**Stated problem**
What follows is a listing; give it again exactly, in its entirety.

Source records
---+---
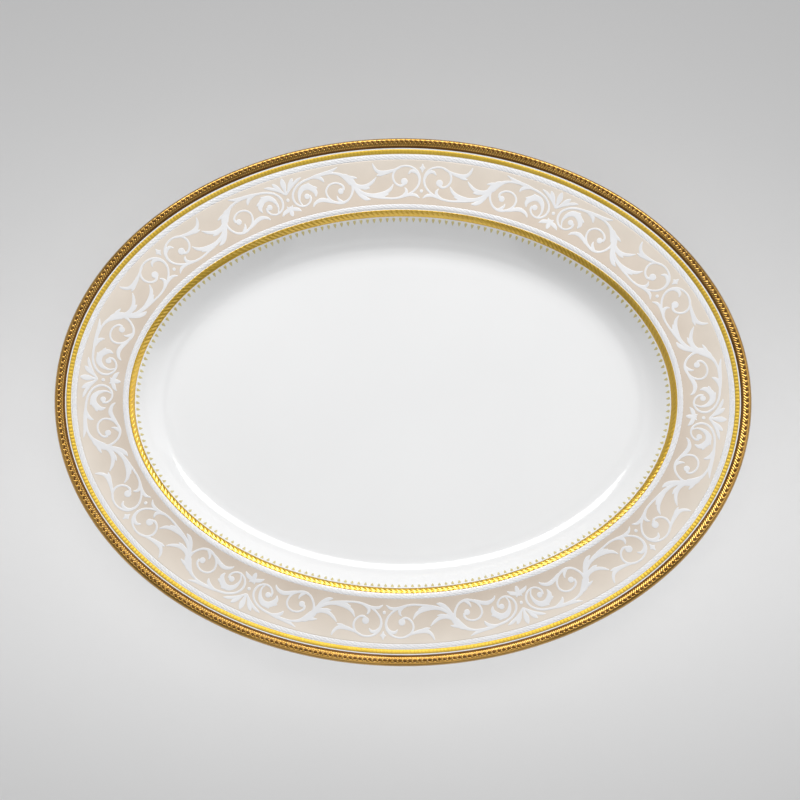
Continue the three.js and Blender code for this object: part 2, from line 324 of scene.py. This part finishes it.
# ---- Porcelain body ----
def lip_point(degrees, shrink):
    """Point on the lip, by angle from the crest towards the outside; negative is inside."""
    turn = np.radians(np.asarray(degrees, float))
    reach = np.where(turn < 0, LIP_INSIDE, CREST_INSET) - shrink
    return CREST_INSET - reach * np.sin(turn), LIP_Z + (LIP_RISE - shrink) * np.cos(turn)


def under_point(d):
    slope = face_slope(d)
    across = np.hypot(1, slope)
    return d - THICKNESS * slope / across, face_height(d) - THICKNESS / across


def arc(centre, radius, start, stop, steps):
    turn = np.radians(np.linspace(start, stop, steps))
    return centre[0] + radius * np.cos(turn), centre[1] + radius * np.sin(turn)


def body_section():
    """The closed outline of the china from the floor's edge, over the lip, to under the floor."""
    under_floor = FLOOR_Z - FLOOR_THICKNESS
    round_off = 0.6
    well = np.linspace(FLOOR_START + 1, SHOULDER_START, 70)
    rim = np.linspace(SHOULDER_START, RIM_START + 0.25, 32)[1:]
    lip = lip_point(np.linspace(-52, 175, 30), GOLD_SKIN)
    back = under_point(np.linspace(8, FOOT_OUTSIDE - 1, 60))
    parts = [
        (well, face_height(well)),
        (rim, face_height(rim)),
        lip,
        back,
        (np.array([FOOT_OUTSIDE + 0.1]), np.array([1.2])),
        arc((FOOT_LAND_OUT + 0.3, round_off), round_off, 180, 270, 6),
        arc((FOOT_LAND_IN - 0.3, round_off), round_off, 270, 360, 6),
        (np.array([FOOT_INSIDE, FOOT_INSIDE + 0.8]), np.array([under_floor - 0.15, under_floor])),
    ]
    return np.concatenate([p[0] for p in parts]), np.concatenate([p[1] for p in parts])


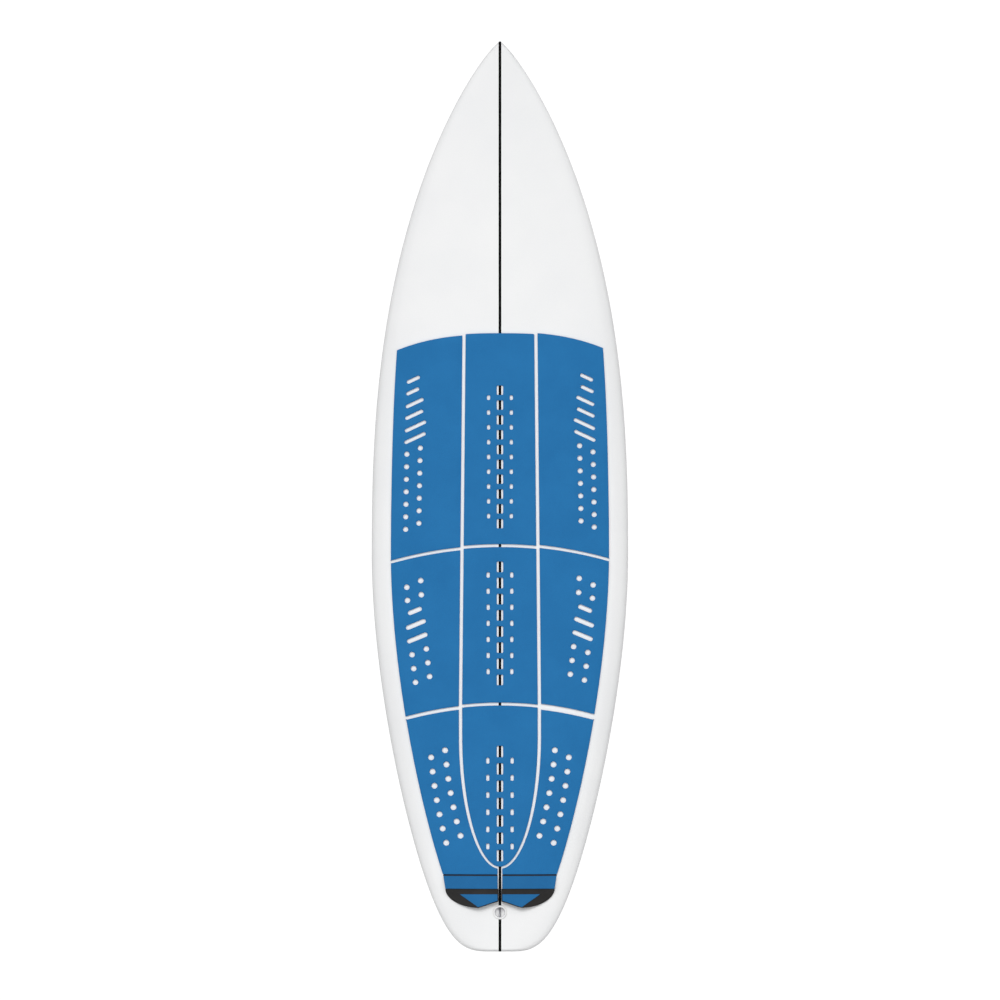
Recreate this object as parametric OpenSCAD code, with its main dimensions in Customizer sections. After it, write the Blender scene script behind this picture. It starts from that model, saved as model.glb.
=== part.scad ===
// Shortboard surfboard: foam core with a stringer, glass skins, nine-piece
// deck grip with a tail kick, leash plug and three removable fins.
// +Y points to the nose, X across, +Z up from the deck. The origin is on the
// ground plane under the middle of the board, fins down.

/* [Board] */
// Length from tail to nose
board_l = 1829; // [1780:1:1880]
// Greatest width
board_w = 518; // [500:1:530]
// Greatest thickness
board_t = 64; // [60:0.5:68]
// Lift of the bottom at the nose tip
nose_rocker = 125; // [105:1:140]
// Lift of the bottom at the tail end
tail_rocker = 60; // [50:1:65]
// Thickness of the glass skins
skin_t = 0.8; // [0.6:0.1:1.2]
// Thickness of the stringer
stringer_t = 5.5; // [3:0.5:6]

/* [Deck grip] */
// Thickness of a grip pad
pad_t = 5; // [3:0.5:6]
// Thickness of the adhesive film under it
film_t = 0.3; // [0.2:0.1:0.5]
// Bare gap between the pads of a row
pad_gap = 6.5; // [6:0.5:9]
// Height of the tail kick above the deck
kick_h = 24; // [20:1:28]

/* [Leash plug] */
// Outer diameter of the cup
cup_d = 28; // [28:0.5:30]
// Diameter of the recess
recess_d = 20; // [20:0.5:22]
// Depth of the recess
recess_h = 12; // [11:0.5:12.5]
// Diameter of the bar across the recess
bar_d = 4.4; // [4:0.1:5]

/* [Fins] */
// Depth of a fin below the board
fin_h = 115; // [105:1:120]
// Length of a fin's base
fin_base = 111; // [108:1:113]
// Thickness of a fin at its base
fin_t = 6.5; // [6.4:0.1:7]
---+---
**Complete answer**
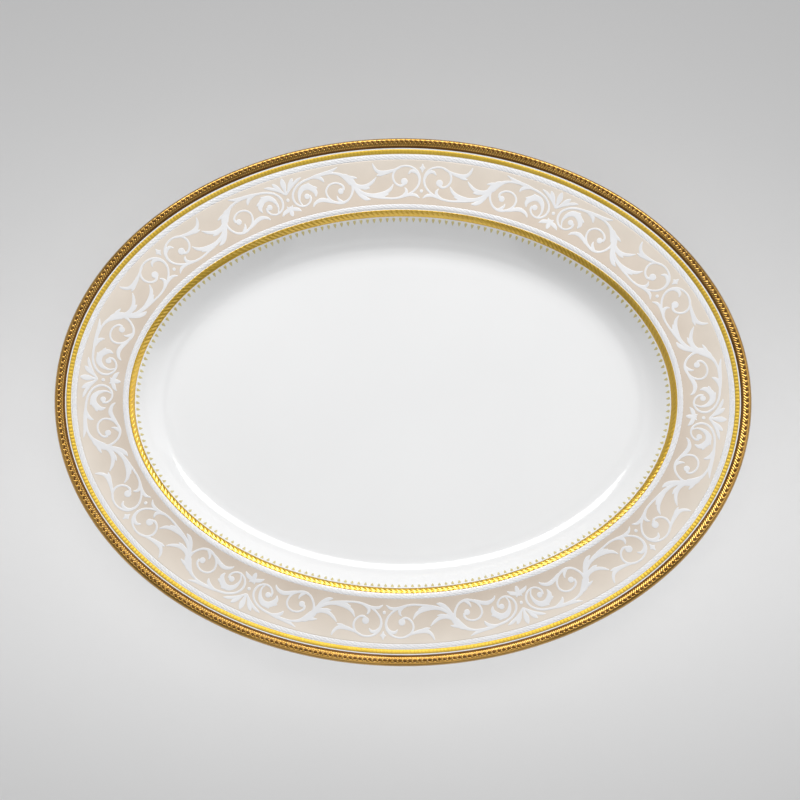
Continue the three.js and Blender code for this object: part 2, from line 324 of scene.py. This part finishes it.
# ---- Porcelain body ----
def lip_point(degrees, shrink):
    """Point on the lip, by angle from the crest towards the outside; negative is inside."""
    turn = np.radians(np.asarray(degrees, float))
    reach = np.where(turn < 0, LIP_INSIDE, CREST_INSET) - shrink
    return CREST_INSET - reach * np.sin(turn), LIP_Z + (LIP_RISE - shrink) * np.cos(turn)


def under_point(d):
    slope = face_slope(d)
    across = np.hypot(1, slope)
    return d - THICKNESS * slope / across, face_height(d) - THICKNESS / across


def arc(centre, radius, start, stop, steps):
    turn = np.radians(np.linspace(start, stop, steps))
    return centre[0] + radius * np.cos(turn), centre[1] + radius * np.sin(turn)


def body_section():
    """The closed outline of the china from the floor's edge, over the lip, to under the floor."""
    under_floor = FLOOR_Z - FLOOR_THICKNESS
    round_off = 0.6
    well = np.linspace(FLOOR_START + 1, SHOULDER_START, 70)
    rim = np.linspace(SHOULDER_START, RIM_START + 0.25, 32)[1:]
    lip = lip_point(np.linspace(-52, 175, 30), GOLD_SKIN)
    back = under_point(np.linspace(8, FOOT_OUTSIDE - 1, 60))
    parts = [
        (well, face_height(well)),
        (rim, face_height(rim)),
        lip,
        back,
        (np.array([FOOT_OUTSIDE + 0.1]), np.array([1.2])),
        arc((FOOT_LAND_OUT + 0.3, round_off), round_off, 180, 270, 6),
        arc((FOOT_LAND_IN - 0.3, round_off), round_off, 270, 360, 6),
        (np.array([FOOT_INSIDE, FOOT_INSIDE + 0.8]), np.array([under_floor - 0.15, under_floor])),
    ]
    return np.concatenate([p[0] for p in parts]), np.concatenate([p[1] for p in parts])


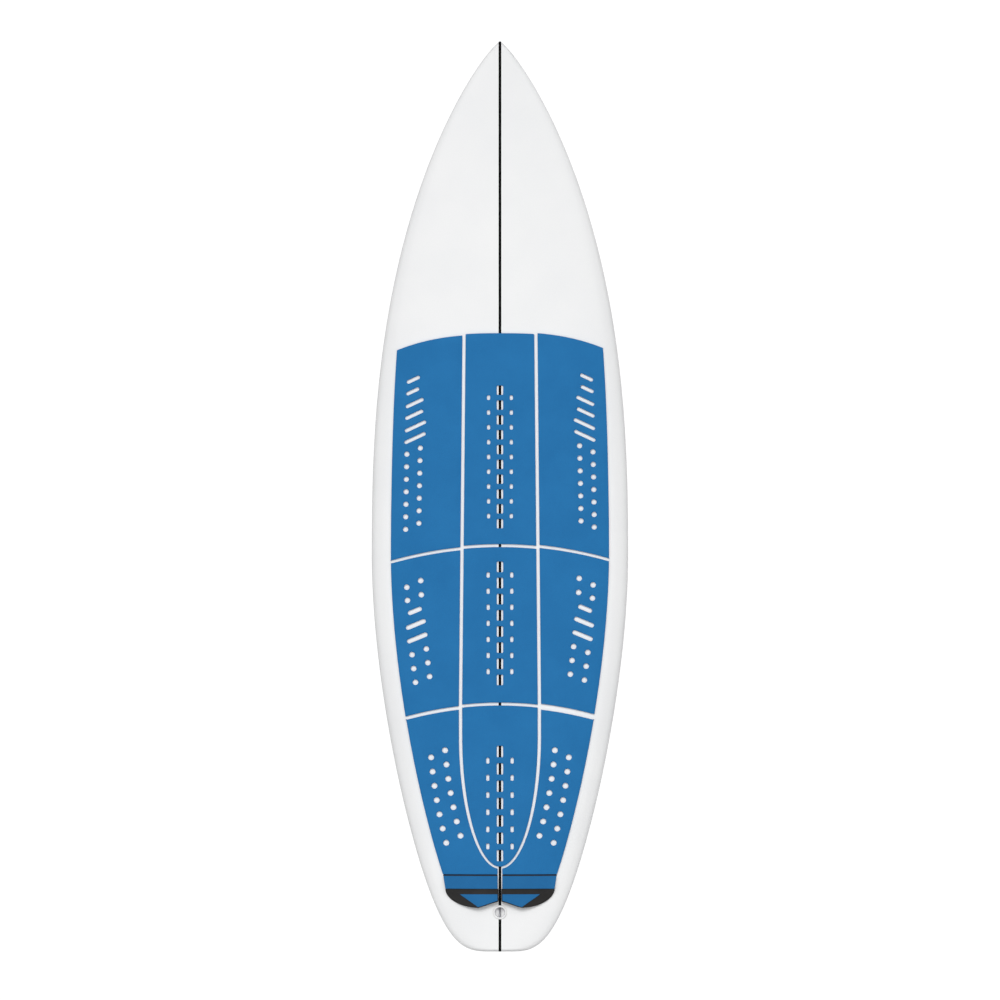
Recreate this object as parametric OpenSCAD code, with its main dimensions in Customizer sections. After it, write the Blender scene script behind this picture. It starts from that model, saved as model.glb.
=== part.scad ===
// Shortboard surfboard: foam core with a stringer, glass skins, nine-piece
// deck grip with a tail kick, leash plug and three removable fins.
// +Y points to the nose, X across, +Z up from the deck. The origin is on the
// ground plane under the middle of the board, fins down.

/* [Board] */
// Length from tail to nose
board_l = 1829; // [1780:1:1880]
// Greatest width
board_w = 518; // [500:1:530]
// Greatest thickness
board_t = 64; // [60:0.5:68]
// Lift of the bottom at the nose tip
nose_rocker = 125; // [105:1:140]
// Lift of the bottom at the tail end
tail_rocker = 60; // [50:1:65]
// Thickness of the glass skins
skin_t = 0.8; // [0.6:0.1:1.2]
// Thickness of the stringer
stringer_t = 5.5; // [3:0.5:6]

/* [Deck grip] */
// Thickness of a grip pad
pad_t = 5; // [3:0.5:6]
// Thickness of the adhesive film under it
film_t = 0.3; // [0.2:0.1:0.5]
// Bare gap between the pads of a row
pad_gap = 6.5; // [6:0.5:9]
// Height of the tail kick above the deck
kick_h = 24; // [20:1:28]

/* [Leash plug] */
// Outer diameter of the cup
cup_d = 28; // [28:0.5:30]
// Diameter of the recess
recess_d = 20; // [20:0.5:22]
// Depth of the recess
recess_h = 12; // [11:0.5:12.5]
// Diameter of the bar across the recess
bar_d = 4.4; // [4:0.1:5]

/* [Fins] */
// Depth of a fin below the board
fin_h = 115; // [105:1:120]
// Length of a fin's base
fin_base = 111; // [108:1:113]
// Thickness of a fin at its base
fin_t = 6.5; // [6.4:0.1:7]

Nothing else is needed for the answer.